Thanks to the gusto of the police gunmen in Compton, we will never know whether or not ‘Field Marshall Cinque’ genuinely believed in the revolutionary ideals he espoused via the SLA’s propaganda, and, in fairness, Boulton doesn’t extend his speculation quite as far as I have in the preceding paragraph. But, it is certainly not beyond the realms of possibility that DeFreeze was deliberately placed within the initially harmless Berkeley milieu in order to inform on and incriminate its occupants... thus potentially making this whole sorry mess just another gift to the people, courtesy of the paranoid excesses that predominated within US law enforcement during the final years of J. Edgar Hoover’s tenure at the FBI.
Surprisingly, about the only person to emerge from Boulton’s book with any dignity at all is Patty’s father, Randolph Heart (the fourth son of William Randolph Hearst). Following his daughter’s kidnapping, Hearst went to great lengths to arrange meetings with representatives of organisations affiliated with the SLA, and announced, apparently in earnest, that his view of the world had been changed as a result of these discussions. He implemented the SLA’s demands for a vast public food programme about as well as he could within the prohibitive timeframe and guidelines the kidnappers had outlined, eventually sinking so much money into it that the solvency of his business empire was put in jeopardy, and he enraged the editorial staff of his newspapers by ordering them to re-print the SLA’s monotonous tracts in full, as they had demanded.
For these efforts, Hearst received nothing but abuse from all quarters, including from his own daughter. Given his impossible situation, one can hardly blame him for effectively washing his hands of Patty’s fate following the Compton blood-bath, and withdrawing from the public eye insofar as was possible. For this of course, he received yet more abuse – all of which leaves me feeling rather sorry for the poor guy, regardless of his nominally unsympathetic status as the multi-millionaire son of a notorious tyrant.

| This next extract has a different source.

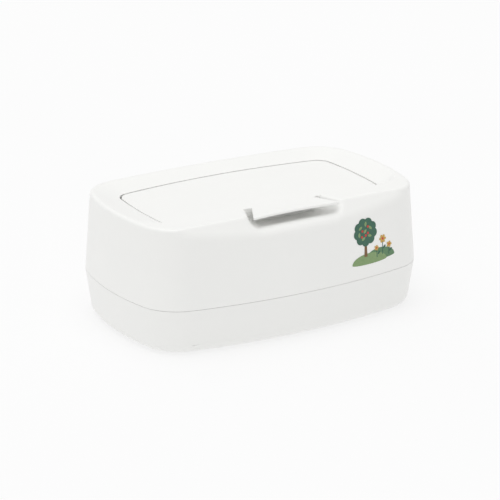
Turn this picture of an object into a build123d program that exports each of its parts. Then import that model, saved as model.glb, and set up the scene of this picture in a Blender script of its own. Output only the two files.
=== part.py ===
from build123d import *
import math
import os

# A refillable box for baby wipes: a tray, a housing that lifts off it, a flush lid with a finger
# tab, and a weighted plate that holds the wipes down. Millimetres, Z up, front towards -Y,
# origin on the table under the middle of the box.

# Outer form
overall_length = 245.0
overall_width = 159.2
seam_height = 36.0
rim_height = 96.6
wall = 2.4
deck_skin = 2.2
seam_reveal = 0.25

# How far a cutter reaches past what it cuts, how far two joined shapes run into each other,
# and the slack when an edge is picked by its place
over = 1.0
merge = 0.2
hair = 0.01
near_middle = 1.0

seam_side_radius = 452.0
seam_end_radius = 198.0
seam_corner_radius = 34.0

rim_end_lean = 4.2
rim_side_lean = 8.9
rim_side_radius = 1025.0
rim_end_radius = 198.0
rim_corner_radius = 33.4
rim_edge_radius = 2.4

# The straight front of the rim and the sloping face under it
facet_setback = 8.1
facet_slope = 0.75
crease_radius = 12.0

# Tray
base_end_lean = 4.2
base_side_lean = 4.8
base_side_radius = 452.0
base_end_radius = 180.0
base_corner_radius = 31.0
base_edge_radius = 8.2
tray_floor = 2.6
spigot_height = 6.0
spigot_wall = 1.8
spigot_clearance = 0.5
spigot_root = 4.0
gasket_groove = 0.9
gasket_height = 2.0
gasket_proud = 0.2

# Feet
foot_diameter = 12.0
foot_proud = 0.6
foot_depth = 1.0
foot_inset_x = 32.0
foot_inset_y = 28.0

# Dished top and lid
dish_depth = 4.9
rim_land = 3.2
front_land = 16.6
lid_end_margin = 25.0
lid_back_margin = 20.2
lid_front_margin = 22.0
lid_side_radius = 510.0
lid_end_radius = 320.0
lid_corner_radius = 11.4
lid_gap = 1.2
lid_thickness = 2.0
lid_edge_radius = 0.6
lid_rest_width = 3.5
lid_rest_thickness = 1.8
lid_rest_gap = 0.3
web_thickness = 2.0
web_gap = 0.3

# Finger tab and the pocket under it
tab_reach = 4.4
tab_front_bow = 2.6
tab_thickness = 2.1
tab_root_half = 27.0
tab_front_half = 37.2
tab_shoulder = 1.0
tab_edge_radius = 0.7
ramp_half = 32.2
ramp_run = 9.0
ramp_heel = 1.0
ramp_clearance = 0.8
ramp_slot_ahead = 0.2
pocket_flare = 6.5
pocket_side_slope = 0.4
pocket_depth = 11.2
pocket_floor_rise = 0.13
pocket_wall = 2.0
pocket_corner_radius = 9.0
pocket_lip_radius = 7.5
dam_thickness = 2.2
tab_under_set = 1.0
tab_under_sag = 0.3
dam_drop = 1.3

# Inner frame under the lid
skirt_depth = 7.7
skirt_wall = 2.2
flange_width = 9.0
flange_thickness = 2.0
flange_corner_growth = 9.0
frame_gasket_thickness = 1.0
soft_gap = 0.3
trough_depth = 20.5
trough_wall = 2.0
trough_ahead_of_hinge = 4.0
mouth_end_margin = 31.3
mouth_front_margin = 12.0
mouth_to_hinge = 16.0
mouth_corner_radius = 10.0
mouth_rim_wall = 1.8
mouth_rim_height = 4.2

# Hinge
hinge_setback = 21.5
hinge_below_lid = 4.5
hinge_pin_radius = 1.25
hinge_running_clearance = 0.05
hinge_end_margin = 36.5
hinge_pin_length = 20.0
hinge_pin_chamfer = 0.25
knuckle_width = 12.0
knuckle_radius = 2.3
knuckle_side_gap = 0.4
ear_thickness = 3.0

# Lid liner and its seal
liner_thickness = 1.6
liner_margin = 7.0
seal_width = 4.0
seal_groove = 0.8
liner_hinge_gap = 4.0

# Screws that hold the frame
screw_radius = 1.5
screw_head_radius = 2.7
screw_head_height = 1.8
screw_length = 7.5
screw_hole_clearance = 0.2
screw_end_gap = 0.5
cross_span = 1.15
cross_arm = 0.24
cross_depth = 0.6
boss_radius = 3.6
boss_offset = 5.0
boss_top_gap = 1.2
boss_front_margin = 24.5
boss_back_margin = 32.5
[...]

All of which, I realise, tells you very little about the aesthetic or editorial policy of New English Library, which is what I instigated this series of posts in order to discuss. But what can I say – as an example of no nonsense, long form journalism, ‘The Making of Tania’ proved an unexpectedly engaging read, blowing the dust off a series of now-historical events that I was broadly aware of, but had never really taken the time to read up on in this level of detail.
I hope I won’t need to derail this weblog into factual/, ‘true crime’ territory too often – rest assured, no icky serial killer fascination is forthcoming - but, like the Manson murders a few years earlier, the Hearst/SLA saga is a tale that has entirely transcended it’s historical context, becoming a key ingredient in the stew of the crazy culture that BITR exists to celebrate, and as such I find that freshening up my knowledge of the genuine article every now and then proves quite rewarding.